Nothing but the line with "Give this object's" and the lines after it, through the end of the records below, is to be repeated, exactly as it is.
*****
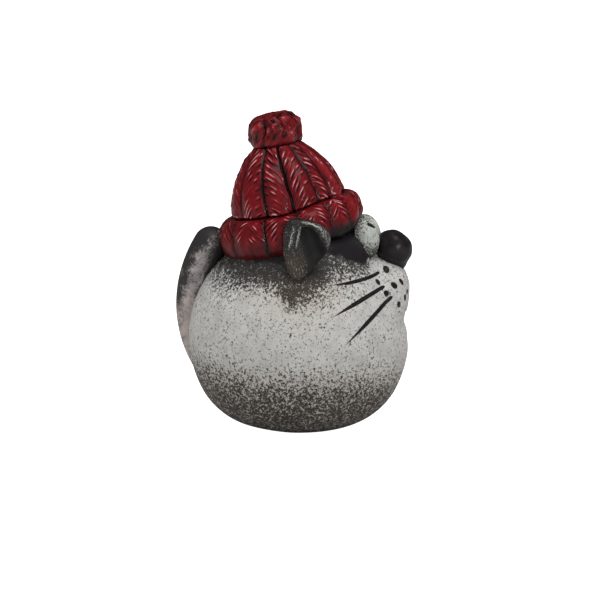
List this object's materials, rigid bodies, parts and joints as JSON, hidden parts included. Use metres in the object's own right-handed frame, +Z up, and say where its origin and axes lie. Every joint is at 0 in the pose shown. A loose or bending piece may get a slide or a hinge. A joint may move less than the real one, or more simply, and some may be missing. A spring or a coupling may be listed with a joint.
{
  "type": "cat figurine",
  "caption": "Round hollow ceramic cat in a ribbed knitted hat, with ears, eyes, nose, muzzle pads and tail luted on, standing on a flat foot.",
  "frame": {"origin": "centre of the bounding box at the surface that the foot stands on, on the middle plane of the cat and midway between nose and tail", "axes": "+Z up, -Y the way the cat looks, +X towards the cat's left"},
  "size_m": [0.11, 0.118, 0.1576],
  "materials": {
    "speckled_body": "white engobe with dark speckles, charcoal under the hat and at the foot, satin",
    "muzzle_white": "white engobe with painted black dots, satin",
    "nose_black": "black glaze, soft gloss",
    "eye_white": "white glaze with dark speckles and a painted black pupil",
    "ear_grey": "charcoal glaze rubbed light on its rim, gloss",
    "tail_grey": "grey wash over charcoal, satin",
    "hat_red": "deep red transparent glaze over black oxide in the grooves, high gloss"
  },
  "bodies": {
    "root": {"body_shell": "speckled_body", "muzzle_right": "muzzle_white", "muzzle_left": "muzzle_white", "nose": "nose_black", "eye_right": "eye_white", "eye_left": "eye_white", "ear_right": "ear_grey", "ear_left": "ear_grey", "tail": "tail_grey", "hat_crown": "hat_red", "hat_cuff": "hat_red", "hat_pompom": "hat_red"}
  },
  "joints": []
}
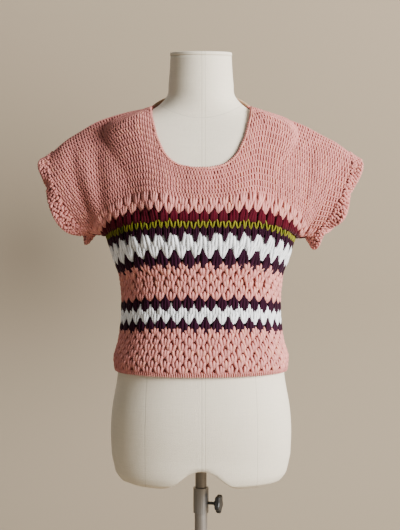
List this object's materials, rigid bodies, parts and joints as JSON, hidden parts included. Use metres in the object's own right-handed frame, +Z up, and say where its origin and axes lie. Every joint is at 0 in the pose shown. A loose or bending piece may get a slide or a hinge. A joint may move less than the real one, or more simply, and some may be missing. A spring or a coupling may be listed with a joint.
{
  "type": "crochet sweater on a dress form",
  "caption": "Crocheted short sweater with cap sleeves, shell-ruffled cuffs and striped cluster rows, worn by a limbless dress form on a telescoping pole with a round base.",
  "frame": {"origin": "middle of the base plate's underside, on the floor", "axes": "+Z up, the sweater's front faces -Y, the viewer's right is +X"},
  "size_m": [0.6232, 0.38, 1.5298],
  "materials": {
    "pink_yarn": "matte twisted pink yarn",
    "burgundy_yarn": "matte twisted burgundy yarn",
    "green_yarn": "thin matte olive green yarn",
    "purple_yarn": "matte twisted dark purple yarn",
    "white_yarn": "thick matte white yarn",
    "linen": "smooth stretched cream linen",
    "dark_steel": "worn dark steel",
    "grey_steel": "satin grey steel",
    "black_plastic": "satin black moulding",
    "base_paint": "satin dark grey paint"
  },
  "bodies": {
    "base": {"base_plate": "base_paint", "base_boss": "base_paint", "outer_tube": "grey_steel", "clamp_collar": "grey_steel"},
    "pole": {"inner_tube": "dark_steel"},
    "form": {"form_torso": "linen", "form_neck_cap": "linen", "body_front": "pink_yarn", "body_back": "pink_yarn", "yoke_front": "pink_yarn", "yoke_back": "pink_yarn", "sleeve_edging_left": "pink_yarn", "sleeve_edging_right": "pink_yarn", "neck_edging": "pink_yarn", "hem_edging": "pink_yarn"},
    "knob": {"clamp_screw": "black_plastic"}
  },
  "joints": [
    {"name": "pole_height", "type": "slide", "parent": "base", "child": "pole", "axis": [0, 0, 1], "range_m": [-0.02, 0.25]},
    {"name": "form_turn", "type": "hinge", "parent": "pole", "child": "form", "pos_m": [0, 0, 0.78], "axis": [0, 0, 1], "continuous": true},
    {"name": "clamp_turn", "type": "hinge", "parent": "base", "child": "knob", "pos_m": [0, 0, 0.655], "axis": [0.9659, -0.2588, 0], "range_deg": [0, 360]}
  ]
}
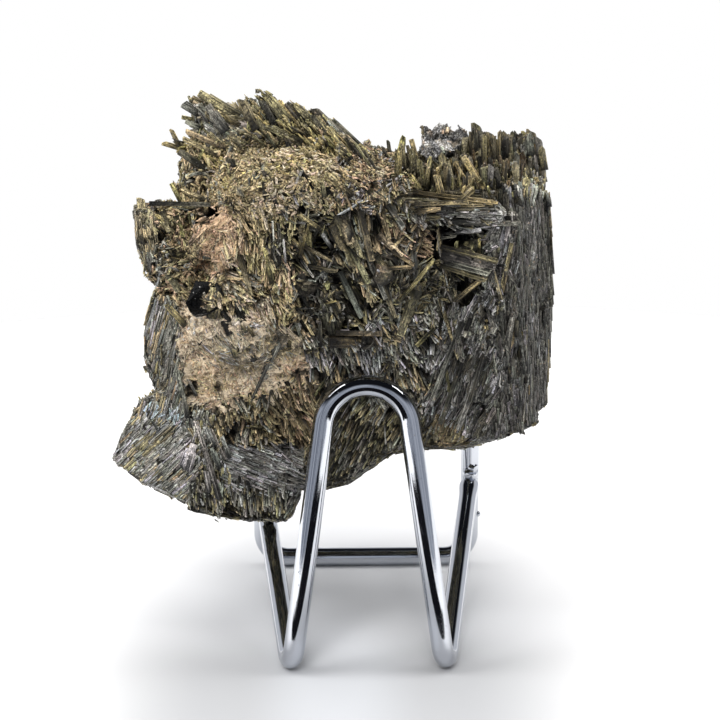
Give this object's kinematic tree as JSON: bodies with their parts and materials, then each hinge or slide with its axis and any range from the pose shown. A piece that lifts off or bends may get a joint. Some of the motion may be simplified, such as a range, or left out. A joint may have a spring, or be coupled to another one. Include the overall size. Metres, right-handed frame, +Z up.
{
  "type": "epidote specimen on a wire stand",
  "caption": "Intergrown mass of prismatic epidote crystals resting in a bent wire display stand with a low front loop and a tall rear hoop.",
  "frame": {"origin": "middle of the footprint's bounding box, on the table the stand rests on", "axes": "+Z up, -Y towards the viewer of the specimen's crystal side, +X to that viewer's right"},
  "size_m": [0.0843, 0.0566, 0.1064],
  "materials": {
    "epidote": "satin, crystal faces glossy",
    "bright_wire": "polished"
  },
  "bodies": {
    "root": {"epidote": "epidote", "front_wire": "bright_wire", "rear_wire": "bright_wire"}
  },
  "joints": []
}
*****
* **Solution to this exercise**:
Give this object's kinematic tree as JSON: bodies with their parts and materials, then each hinge or slide with its axis and any range from the pose shown. A piece that lifts off or bends may get a joint. Some of the motion may be simplified, such as a range, or left out. A joint may have a spring, or be coupled to another one. Include the overall size. Metres, right-handed frame, +Z up.
{
  "type": "epidote specimen on a wire stand",
  "caption": "Intergrown mass of prismatic epidote crystals resting in a bent wire display stand with a low front loop and a tall rear hoop.",
  "frame": {"origin": "middle of the footprint's bounding box, on the table the stand rests on", "axes": "+Z up, -Y towards the viewer of the specimen's crystal side, +X to that viewer's right"},
  "size_m": [0.0843, 0.0566, 0.1064],
  "materials": {
    "epidote": "satin, crystal faces glossy",
    "bright_wire": "polished"
  },
  "bodies": {
    "root": {"epidote": "epidote", "front_wire": "bright_wire", "rear_wire": "bright_wire"}
  },
  "joints": []
}